# [Your task]
Return only the lines running from the line with "crankcase()" down to the line with "cad_parts[obj.name] = obj", both included, exactly as they appear.

— Start of Collected data —

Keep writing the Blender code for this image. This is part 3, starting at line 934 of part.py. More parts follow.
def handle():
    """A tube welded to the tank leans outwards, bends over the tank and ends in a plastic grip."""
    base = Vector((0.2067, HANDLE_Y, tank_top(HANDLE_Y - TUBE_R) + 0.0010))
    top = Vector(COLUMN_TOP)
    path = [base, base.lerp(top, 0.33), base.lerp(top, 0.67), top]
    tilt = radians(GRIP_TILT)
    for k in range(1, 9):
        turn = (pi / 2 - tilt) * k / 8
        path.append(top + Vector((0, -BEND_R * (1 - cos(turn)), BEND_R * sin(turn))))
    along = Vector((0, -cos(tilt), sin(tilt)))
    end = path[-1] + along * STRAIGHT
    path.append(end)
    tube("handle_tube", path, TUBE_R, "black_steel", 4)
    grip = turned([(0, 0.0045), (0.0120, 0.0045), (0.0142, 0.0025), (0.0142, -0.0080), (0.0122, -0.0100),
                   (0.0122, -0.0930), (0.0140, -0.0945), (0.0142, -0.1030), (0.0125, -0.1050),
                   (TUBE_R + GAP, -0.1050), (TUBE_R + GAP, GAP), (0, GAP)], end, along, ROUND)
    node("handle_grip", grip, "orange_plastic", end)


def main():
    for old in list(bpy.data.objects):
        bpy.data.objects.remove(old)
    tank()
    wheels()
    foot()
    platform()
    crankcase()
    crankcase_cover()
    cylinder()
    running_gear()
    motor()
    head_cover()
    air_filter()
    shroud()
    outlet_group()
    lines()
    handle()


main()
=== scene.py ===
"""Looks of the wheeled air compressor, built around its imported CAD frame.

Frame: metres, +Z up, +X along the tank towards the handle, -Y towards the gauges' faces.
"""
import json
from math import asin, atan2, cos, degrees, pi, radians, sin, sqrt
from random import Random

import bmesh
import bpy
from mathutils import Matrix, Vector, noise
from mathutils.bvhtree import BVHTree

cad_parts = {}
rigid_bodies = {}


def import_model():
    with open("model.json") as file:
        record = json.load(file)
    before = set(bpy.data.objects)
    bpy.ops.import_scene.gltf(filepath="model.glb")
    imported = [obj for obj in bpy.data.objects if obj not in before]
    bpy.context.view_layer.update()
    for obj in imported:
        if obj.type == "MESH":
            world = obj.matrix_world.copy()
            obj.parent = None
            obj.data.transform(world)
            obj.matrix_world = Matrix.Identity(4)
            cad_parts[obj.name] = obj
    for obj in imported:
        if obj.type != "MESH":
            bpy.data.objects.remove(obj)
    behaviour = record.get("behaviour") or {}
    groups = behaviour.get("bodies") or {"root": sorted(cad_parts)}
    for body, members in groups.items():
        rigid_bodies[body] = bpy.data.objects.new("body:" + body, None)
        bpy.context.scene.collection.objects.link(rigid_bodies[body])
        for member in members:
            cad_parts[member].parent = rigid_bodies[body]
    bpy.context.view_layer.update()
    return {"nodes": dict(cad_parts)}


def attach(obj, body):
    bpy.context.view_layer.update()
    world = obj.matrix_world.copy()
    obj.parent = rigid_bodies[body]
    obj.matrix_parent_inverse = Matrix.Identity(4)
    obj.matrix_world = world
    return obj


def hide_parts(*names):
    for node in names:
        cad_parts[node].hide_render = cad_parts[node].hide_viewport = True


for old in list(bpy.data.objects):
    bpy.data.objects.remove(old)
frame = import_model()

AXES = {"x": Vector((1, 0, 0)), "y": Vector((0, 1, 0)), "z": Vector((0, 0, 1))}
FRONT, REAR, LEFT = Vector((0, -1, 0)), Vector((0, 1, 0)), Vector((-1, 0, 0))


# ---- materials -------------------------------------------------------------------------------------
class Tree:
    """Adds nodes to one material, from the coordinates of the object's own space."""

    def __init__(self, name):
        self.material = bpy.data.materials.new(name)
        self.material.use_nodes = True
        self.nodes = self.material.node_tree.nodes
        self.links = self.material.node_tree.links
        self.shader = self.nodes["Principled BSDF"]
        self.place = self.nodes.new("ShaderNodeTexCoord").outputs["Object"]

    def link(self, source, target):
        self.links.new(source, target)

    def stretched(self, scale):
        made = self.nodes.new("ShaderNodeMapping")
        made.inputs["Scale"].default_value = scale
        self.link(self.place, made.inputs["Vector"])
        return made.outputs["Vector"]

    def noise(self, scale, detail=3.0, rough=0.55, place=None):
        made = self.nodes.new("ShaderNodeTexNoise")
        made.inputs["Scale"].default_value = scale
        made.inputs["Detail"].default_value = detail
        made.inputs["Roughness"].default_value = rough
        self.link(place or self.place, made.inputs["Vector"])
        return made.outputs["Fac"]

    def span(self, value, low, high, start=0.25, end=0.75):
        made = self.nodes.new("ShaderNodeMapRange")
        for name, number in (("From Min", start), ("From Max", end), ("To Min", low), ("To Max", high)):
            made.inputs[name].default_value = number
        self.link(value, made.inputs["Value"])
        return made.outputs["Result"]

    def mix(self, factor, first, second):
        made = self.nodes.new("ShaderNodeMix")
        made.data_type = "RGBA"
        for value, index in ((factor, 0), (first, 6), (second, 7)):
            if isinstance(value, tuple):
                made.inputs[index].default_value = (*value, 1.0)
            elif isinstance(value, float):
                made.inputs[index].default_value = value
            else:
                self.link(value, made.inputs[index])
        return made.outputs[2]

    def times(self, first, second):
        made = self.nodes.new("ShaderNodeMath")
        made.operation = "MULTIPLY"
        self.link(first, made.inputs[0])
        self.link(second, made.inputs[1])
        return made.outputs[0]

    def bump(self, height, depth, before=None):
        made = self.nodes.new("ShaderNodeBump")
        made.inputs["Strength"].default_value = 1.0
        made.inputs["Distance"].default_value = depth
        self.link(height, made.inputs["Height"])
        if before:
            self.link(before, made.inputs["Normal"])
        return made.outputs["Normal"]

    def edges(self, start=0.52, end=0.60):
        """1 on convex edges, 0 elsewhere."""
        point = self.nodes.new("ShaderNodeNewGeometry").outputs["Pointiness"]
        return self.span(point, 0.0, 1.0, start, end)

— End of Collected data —

# [Reply]
    crankcase()
    crankcase_cover()
    cylinder()
    running_gear()
    motor()
    head_cover()
    air_filter()
    shroud()
    outlet_group()
    lines()
    handle()


main()
=== scene.py ===
"""Looks of the wheeled air compressor, built around its imported CAD frame.

Frame: metres, +Z up, +X along the tank towards the handle, -Y towards the gauges' faces.
"""
import json
from math import asin, atan2, cos, degrees, pi, radians, sin, sqrt
from random import Random

import bmesh
import bpy
from mathutils import Matrix, Vector, noise
from mathutils.bvhtree import BVHTree

cad_parts = {}
rigid_bodies = {}


def import_model():
    with open("model.json") as file:
        record = json.load(file)
    before = set(bpy.data.objects)
    bpy.ops.import_scene.gltf(filepath="model.glb")
    imported = [obj for obj in bpy.data.objects if obj not in before]
    bpy.context.view_layer.update()
    for obj in imported:
        if obj.type == "MESH":
            world = obj.matrix_world.copy()
            obj.parent = None
            obj.data.transform(world)
            obj.matrix_world = Matrix.Identity(4)
            cad_parts[obj.name] = obj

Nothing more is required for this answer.